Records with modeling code

-=-=-

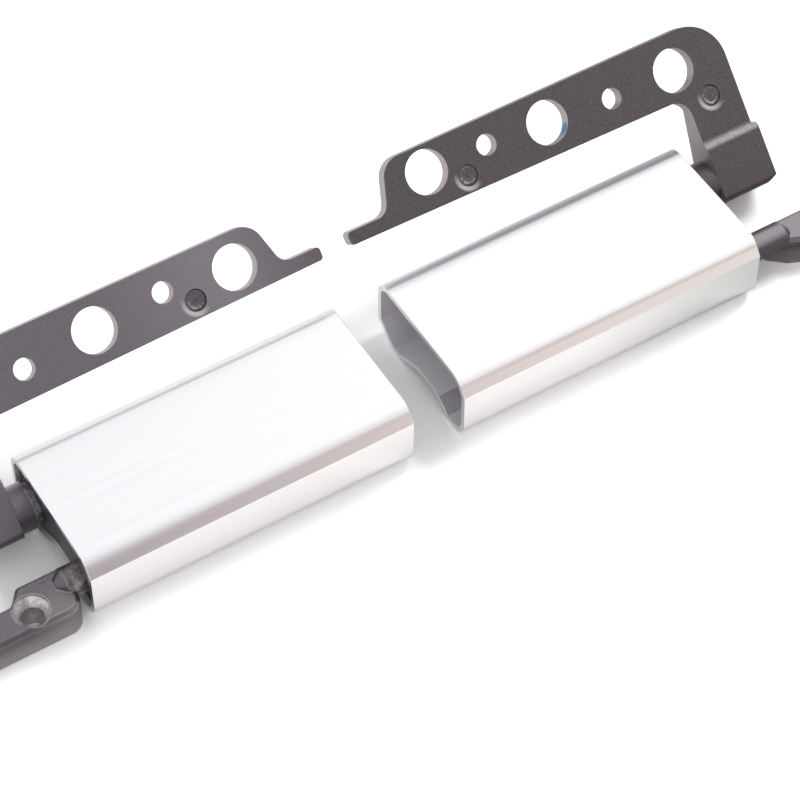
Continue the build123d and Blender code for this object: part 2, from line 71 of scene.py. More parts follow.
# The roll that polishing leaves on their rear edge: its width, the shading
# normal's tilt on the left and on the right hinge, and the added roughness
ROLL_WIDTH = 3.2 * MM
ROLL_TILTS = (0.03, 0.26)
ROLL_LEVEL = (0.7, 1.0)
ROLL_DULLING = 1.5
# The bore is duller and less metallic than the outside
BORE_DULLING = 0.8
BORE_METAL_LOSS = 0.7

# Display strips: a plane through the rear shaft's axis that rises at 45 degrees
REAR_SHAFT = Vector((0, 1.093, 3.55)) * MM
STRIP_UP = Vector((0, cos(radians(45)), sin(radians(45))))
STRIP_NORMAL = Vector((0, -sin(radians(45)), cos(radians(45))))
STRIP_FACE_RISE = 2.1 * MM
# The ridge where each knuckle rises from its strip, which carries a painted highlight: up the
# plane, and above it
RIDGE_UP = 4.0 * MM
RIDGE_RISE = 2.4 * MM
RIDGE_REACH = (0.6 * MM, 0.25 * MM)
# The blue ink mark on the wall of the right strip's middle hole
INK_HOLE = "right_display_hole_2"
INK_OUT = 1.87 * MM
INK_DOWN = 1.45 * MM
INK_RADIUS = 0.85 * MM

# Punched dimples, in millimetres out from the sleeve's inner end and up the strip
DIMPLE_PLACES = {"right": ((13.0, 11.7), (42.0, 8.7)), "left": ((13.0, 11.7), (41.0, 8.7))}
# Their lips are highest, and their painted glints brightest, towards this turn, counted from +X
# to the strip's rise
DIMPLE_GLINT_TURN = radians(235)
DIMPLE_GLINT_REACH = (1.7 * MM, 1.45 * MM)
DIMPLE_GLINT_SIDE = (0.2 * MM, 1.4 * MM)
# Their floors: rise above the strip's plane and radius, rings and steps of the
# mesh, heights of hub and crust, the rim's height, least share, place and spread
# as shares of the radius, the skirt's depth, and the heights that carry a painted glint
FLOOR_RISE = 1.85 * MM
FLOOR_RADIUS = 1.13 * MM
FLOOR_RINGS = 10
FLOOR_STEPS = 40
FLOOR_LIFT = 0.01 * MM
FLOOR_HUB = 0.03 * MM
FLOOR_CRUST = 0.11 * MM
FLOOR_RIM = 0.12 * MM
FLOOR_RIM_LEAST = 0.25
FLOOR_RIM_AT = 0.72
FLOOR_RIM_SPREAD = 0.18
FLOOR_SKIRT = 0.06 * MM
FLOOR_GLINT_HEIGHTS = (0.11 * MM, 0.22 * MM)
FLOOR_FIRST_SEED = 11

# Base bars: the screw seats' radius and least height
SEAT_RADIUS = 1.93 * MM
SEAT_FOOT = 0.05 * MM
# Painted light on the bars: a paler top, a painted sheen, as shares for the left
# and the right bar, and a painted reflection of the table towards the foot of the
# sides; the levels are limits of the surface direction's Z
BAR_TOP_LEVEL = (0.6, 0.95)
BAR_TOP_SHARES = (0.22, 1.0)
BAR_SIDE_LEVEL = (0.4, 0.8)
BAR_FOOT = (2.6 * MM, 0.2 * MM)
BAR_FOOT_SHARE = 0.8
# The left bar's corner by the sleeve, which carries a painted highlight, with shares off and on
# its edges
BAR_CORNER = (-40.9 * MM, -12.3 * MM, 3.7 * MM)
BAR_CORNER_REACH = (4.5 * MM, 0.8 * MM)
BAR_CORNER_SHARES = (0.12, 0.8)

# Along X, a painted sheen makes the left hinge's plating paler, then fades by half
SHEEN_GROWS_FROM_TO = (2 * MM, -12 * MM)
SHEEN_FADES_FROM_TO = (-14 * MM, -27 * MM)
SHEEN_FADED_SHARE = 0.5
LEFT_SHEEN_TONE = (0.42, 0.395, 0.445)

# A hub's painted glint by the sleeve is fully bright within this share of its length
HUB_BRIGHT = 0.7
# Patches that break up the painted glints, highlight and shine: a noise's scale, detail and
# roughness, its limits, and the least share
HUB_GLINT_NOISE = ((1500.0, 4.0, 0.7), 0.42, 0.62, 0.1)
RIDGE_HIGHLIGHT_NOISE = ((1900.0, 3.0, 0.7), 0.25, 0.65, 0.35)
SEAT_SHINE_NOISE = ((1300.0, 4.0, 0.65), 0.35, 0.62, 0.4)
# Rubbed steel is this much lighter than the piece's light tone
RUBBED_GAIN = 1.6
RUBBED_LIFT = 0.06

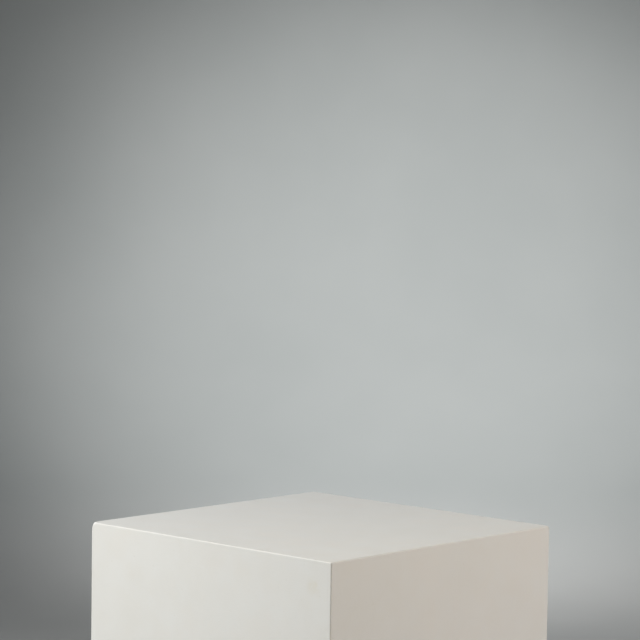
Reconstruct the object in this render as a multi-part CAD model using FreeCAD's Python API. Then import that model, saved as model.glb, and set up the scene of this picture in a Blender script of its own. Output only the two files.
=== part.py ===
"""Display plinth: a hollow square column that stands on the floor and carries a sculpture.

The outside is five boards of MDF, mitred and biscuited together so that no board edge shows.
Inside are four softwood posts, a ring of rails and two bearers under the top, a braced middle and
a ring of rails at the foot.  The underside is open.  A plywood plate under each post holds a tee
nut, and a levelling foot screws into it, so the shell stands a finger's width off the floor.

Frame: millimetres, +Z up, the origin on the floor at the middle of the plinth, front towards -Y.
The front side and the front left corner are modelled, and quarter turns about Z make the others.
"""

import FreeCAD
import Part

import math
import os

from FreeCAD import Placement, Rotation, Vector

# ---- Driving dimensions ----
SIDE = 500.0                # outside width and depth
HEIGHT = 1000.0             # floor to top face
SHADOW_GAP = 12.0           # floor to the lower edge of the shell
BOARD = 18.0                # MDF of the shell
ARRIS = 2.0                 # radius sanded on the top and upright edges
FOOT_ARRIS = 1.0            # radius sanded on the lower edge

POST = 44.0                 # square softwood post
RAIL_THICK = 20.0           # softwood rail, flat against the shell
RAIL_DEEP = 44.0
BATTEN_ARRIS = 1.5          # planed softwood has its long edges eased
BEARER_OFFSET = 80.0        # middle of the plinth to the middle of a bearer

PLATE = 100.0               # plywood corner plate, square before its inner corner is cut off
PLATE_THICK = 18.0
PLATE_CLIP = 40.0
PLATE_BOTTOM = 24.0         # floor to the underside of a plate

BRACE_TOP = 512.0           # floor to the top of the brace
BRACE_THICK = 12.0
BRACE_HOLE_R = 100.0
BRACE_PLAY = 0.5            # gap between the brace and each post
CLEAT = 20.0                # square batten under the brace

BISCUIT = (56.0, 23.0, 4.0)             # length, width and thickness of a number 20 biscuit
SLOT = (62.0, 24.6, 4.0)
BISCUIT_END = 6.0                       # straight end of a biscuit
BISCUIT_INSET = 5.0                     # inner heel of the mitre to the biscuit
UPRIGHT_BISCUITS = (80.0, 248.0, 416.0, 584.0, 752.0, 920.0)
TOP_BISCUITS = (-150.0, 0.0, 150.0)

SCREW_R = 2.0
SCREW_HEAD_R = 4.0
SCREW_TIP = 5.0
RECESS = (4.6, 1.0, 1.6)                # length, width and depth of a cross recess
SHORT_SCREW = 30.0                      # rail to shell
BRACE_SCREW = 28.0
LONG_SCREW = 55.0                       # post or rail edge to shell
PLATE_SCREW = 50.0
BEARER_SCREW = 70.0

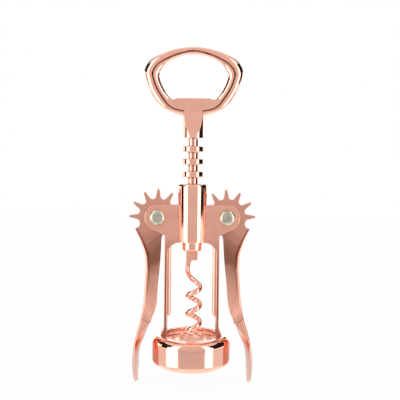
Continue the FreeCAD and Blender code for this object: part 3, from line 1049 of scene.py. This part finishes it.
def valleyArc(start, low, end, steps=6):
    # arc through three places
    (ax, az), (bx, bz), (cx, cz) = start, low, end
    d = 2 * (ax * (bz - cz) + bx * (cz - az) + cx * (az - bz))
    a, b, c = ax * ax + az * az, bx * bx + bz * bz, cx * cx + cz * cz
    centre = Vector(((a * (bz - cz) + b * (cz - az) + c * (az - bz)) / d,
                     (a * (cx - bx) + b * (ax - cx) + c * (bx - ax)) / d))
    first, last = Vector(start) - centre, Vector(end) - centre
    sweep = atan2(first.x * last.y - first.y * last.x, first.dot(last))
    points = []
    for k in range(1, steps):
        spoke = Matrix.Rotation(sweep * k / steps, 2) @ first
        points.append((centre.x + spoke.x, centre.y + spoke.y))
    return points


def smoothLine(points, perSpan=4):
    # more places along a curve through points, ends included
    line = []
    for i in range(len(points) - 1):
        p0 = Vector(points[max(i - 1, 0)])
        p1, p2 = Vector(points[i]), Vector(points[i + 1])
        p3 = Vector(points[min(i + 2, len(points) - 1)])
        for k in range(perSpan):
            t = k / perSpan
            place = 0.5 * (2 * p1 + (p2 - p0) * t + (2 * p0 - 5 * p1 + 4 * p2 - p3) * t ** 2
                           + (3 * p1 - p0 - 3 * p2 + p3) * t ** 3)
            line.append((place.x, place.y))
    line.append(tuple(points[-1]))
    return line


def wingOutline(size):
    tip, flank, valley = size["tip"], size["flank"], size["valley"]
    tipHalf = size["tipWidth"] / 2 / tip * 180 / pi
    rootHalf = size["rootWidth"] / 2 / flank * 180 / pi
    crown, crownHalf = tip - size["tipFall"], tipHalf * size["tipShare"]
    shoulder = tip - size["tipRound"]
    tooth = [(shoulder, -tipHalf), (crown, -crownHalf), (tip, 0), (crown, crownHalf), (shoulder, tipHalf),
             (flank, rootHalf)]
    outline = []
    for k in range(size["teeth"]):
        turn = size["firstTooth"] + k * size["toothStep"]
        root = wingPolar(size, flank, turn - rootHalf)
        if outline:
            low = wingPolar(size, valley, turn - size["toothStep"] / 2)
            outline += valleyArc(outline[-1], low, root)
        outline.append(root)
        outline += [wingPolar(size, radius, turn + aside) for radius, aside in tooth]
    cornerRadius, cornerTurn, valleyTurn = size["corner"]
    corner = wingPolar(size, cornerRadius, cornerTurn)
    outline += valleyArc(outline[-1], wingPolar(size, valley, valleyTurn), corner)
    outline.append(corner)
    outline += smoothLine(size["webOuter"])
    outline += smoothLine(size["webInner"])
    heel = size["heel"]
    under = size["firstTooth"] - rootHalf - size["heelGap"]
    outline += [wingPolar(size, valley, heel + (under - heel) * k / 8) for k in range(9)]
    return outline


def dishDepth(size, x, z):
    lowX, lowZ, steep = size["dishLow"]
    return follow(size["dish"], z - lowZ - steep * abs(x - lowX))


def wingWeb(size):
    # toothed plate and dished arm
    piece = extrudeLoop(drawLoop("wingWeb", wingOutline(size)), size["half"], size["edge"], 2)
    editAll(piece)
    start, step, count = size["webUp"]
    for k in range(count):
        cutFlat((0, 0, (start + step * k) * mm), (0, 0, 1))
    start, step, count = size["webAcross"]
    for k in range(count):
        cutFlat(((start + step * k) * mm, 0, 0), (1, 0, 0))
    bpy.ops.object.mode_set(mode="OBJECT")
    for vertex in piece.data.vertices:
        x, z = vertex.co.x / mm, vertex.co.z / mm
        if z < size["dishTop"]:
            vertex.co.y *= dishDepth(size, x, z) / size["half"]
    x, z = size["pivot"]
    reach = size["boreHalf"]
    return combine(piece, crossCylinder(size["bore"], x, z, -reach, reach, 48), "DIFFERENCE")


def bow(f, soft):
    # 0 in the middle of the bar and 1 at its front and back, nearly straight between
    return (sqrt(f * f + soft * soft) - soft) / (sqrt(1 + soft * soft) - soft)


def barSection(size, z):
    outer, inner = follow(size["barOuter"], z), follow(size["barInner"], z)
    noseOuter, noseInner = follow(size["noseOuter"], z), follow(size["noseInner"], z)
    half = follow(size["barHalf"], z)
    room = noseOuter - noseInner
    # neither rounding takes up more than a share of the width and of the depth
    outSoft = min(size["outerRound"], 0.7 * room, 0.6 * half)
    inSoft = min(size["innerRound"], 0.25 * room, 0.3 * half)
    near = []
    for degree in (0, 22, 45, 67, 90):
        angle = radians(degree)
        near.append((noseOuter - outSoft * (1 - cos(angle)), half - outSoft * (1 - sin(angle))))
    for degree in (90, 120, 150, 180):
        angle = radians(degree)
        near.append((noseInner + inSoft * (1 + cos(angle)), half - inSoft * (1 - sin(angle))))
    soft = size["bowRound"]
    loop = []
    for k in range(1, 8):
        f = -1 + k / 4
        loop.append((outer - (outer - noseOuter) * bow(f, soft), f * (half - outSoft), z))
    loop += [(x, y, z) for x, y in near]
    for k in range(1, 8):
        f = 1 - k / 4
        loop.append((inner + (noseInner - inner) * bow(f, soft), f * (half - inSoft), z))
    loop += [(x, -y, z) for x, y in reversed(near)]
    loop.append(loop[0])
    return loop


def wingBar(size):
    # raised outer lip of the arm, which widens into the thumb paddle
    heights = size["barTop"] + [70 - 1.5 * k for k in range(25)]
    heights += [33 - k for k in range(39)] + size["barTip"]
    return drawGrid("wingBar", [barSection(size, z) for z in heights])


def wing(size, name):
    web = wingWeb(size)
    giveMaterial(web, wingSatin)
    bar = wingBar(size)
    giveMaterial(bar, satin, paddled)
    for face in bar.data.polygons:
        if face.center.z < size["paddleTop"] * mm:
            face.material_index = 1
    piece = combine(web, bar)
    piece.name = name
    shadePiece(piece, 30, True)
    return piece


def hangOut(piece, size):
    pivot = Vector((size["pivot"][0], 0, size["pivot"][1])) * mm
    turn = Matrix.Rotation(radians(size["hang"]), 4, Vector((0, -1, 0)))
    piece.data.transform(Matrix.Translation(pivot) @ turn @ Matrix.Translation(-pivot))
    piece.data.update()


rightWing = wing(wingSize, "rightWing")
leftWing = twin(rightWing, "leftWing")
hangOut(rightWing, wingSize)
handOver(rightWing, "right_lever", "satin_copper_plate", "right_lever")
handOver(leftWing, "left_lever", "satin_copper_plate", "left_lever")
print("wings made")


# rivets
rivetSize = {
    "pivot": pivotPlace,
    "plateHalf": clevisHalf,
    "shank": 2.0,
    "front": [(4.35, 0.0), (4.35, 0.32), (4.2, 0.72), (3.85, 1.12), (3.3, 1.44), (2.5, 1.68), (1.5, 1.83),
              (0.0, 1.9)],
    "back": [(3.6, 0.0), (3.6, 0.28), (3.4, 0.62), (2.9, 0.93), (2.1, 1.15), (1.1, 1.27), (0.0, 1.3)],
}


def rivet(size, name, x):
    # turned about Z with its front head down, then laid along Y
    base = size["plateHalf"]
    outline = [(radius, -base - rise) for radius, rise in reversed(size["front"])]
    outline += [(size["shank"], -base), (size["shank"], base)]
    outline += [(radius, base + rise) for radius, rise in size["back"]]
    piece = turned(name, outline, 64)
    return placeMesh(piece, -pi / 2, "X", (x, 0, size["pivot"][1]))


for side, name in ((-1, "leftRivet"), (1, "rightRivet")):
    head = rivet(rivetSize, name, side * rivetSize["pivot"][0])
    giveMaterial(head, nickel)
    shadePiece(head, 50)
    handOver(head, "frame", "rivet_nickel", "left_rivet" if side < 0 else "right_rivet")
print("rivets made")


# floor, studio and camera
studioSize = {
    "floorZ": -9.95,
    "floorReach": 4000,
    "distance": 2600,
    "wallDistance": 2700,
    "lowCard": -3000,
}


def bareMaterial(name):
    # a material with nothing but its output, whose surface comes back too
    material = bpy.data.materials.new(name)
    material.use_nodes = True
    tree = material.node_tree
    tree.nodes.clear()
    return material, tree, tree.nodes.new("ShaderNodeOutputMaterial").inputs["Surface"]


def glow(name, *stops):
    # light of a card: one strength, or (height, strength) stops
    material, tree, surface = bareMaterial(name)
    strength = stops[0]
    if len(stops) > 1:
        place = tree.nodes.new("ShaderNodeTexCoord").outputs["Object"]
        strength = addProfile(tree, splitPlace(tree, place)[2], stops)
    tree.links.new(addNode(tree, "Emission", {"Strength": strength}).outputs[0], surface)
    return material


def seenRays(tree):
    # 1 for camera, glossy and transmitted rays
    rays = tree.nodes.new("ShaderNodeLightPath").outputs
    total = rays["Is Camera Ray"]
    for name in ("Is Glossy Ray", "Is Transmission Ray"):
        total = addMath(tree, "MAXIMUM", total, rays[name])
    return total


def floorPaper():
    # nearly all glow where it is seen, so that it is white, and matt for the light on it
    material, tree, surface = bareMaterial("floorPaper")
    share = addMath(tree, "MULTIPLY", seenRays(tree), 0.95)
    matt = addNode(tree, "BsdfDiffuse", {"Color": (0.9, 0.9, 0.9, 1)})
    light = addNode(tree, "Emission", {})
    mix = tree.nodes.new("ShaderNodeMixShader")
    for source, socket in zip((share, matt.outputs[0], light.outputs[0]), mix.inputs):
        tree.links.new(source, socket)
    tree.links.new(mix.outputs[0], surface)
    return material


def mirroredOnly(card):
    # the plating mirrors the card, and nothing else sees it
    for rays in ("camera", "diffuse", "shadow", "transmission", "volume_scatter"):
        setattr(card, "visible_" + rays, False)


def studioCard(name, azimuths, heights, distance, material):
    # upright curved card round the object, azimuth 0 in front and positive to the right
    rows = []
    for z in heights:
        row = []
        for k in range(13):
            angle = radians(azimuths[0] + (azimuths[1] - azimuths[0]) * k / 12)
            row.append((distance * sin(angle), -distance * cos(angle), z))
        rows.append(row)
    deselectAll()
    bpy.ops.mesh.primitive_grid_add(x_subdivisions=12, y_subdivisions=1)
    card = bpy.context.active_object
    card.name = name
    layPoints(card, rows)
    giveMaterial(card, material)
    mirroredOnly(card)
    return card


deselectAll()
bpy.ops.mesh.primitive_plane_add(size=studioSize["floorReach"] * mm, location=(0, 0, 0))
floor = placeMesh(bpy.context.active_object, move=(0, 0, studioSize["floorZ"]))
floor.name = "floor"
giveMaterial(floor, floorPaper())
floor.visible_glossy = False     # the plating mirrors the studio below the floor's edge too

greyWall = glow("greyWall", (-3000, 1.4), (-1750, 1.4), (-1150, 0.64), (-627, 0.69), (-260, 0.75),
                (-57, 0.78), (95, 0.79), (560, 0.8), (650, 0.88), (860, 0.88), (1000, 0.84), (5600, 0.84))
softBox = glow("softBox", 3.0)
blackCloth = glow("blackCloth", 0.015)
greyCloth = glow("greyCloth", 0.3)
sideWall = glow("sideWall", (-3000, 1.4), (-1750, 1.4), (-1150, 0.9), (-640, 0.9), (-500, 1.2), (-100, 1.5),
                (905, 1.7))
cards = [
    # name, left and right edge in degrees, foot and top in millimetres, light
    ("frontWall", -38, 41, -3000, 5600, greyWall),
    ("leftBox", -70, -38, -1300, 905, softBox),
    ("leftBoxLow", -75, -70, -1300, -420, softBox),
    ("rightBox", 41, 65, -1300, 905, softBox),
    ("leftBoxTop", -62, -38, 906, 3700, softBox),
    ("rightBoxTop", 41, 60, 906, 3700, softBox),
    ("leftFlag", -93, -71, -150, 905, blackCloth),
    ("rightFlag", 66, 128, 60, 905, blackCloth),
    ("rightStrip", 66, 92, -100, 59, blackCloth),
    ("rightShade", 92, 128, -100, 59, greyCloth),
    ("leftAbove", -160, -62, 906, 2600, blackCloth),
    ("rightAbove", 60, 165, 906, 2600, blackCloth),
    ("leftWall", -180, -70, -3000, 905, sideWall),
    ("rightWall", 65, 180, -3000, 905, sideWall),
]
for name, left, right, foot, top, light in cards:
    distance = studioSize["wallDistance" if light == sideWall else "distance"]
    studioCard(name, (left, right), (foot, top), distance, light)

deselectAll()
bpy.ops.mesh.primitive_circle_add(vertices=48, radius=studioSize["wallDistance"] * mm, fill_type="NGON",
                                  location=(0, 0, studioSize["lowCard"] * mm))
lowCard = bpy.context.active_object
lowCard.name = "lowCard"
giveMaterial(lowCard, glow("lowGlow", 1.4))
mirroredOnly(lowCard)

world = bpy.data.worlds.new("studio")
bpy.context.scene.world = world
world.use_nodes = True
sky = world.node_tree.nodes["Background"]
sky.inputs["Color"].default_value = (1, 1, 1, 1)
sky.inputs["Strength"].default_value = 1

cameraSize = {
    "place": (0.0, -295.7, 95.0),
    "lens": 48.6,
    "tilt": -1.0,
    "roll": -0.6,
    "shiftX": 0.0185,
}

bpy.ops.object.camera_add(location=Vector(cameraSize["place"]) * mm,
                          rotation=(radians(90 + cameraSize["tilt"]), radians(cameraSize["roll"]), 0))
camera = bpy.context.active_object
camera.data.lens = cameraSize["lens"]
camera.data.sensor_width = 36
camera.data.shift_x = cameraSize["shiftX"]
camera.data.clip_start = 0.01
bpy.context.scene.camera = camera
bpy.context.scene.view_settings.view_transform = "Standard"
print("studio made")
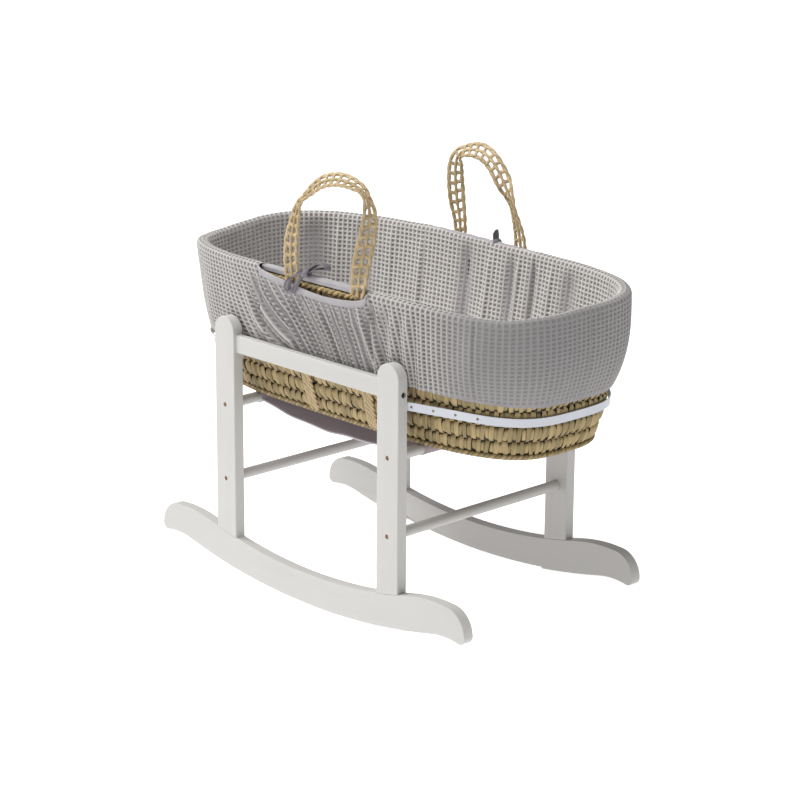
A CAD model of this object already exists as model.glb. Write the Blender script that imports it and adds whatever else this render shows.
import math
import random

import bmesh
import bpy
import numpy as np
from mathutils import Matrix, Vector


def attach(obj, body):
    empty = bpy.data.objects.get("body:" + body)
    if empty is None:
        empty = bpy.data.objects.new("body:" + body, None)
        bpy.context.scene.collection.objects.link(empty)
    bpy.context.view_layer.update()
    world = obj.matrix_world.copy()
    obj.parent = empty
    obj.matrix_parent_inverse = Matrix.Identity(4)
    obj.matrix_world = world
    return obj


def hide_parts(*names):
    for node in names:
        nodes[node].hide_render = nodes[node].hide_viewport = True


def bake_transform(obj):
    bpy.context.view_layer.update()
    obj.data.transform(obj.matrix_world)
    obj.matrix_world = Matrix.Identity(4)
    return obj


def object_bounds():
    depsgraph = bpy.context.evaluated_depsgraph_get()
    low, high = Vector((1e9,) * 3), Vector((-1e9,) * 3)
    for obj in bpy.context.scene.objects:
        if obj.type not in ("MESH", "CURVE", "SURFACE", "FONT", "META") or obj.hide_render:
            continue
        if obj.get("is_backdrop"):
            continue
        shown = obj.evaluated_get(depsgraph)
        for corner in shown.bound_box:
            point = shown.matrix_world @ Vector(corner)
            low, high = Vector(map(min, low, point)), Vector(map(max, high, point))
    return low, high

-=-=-

- [Written request]: Exactly reproduce the lines that run from the line bearing "obj.parent = empty" through the line bearing "low, high = Vector((1e9,)", with both end lines included.

- [Result of the task]:
    obj.parent = empty
    obj.matrix_parent_inverse = Matrix.Identity(4)
    obj.matrix_world = world
    return obj


def hide_parts(*names):
    for node in names:
        nodes[node].hide_render = nodes[node].hide_viewport = True


def bake_transform(obj):
    bpy.context.view_layer.update()
    obj.data.transform(obj.matrix_world)
    obj.matrix_world = Matrix.Identity(4)
    return obj


def object_bounds():
    depsgraph = bpy.context.evaluated_depsgraph_get()
    low, high = Vector((1e9,) * 3), Vector((-1e9,) * 3)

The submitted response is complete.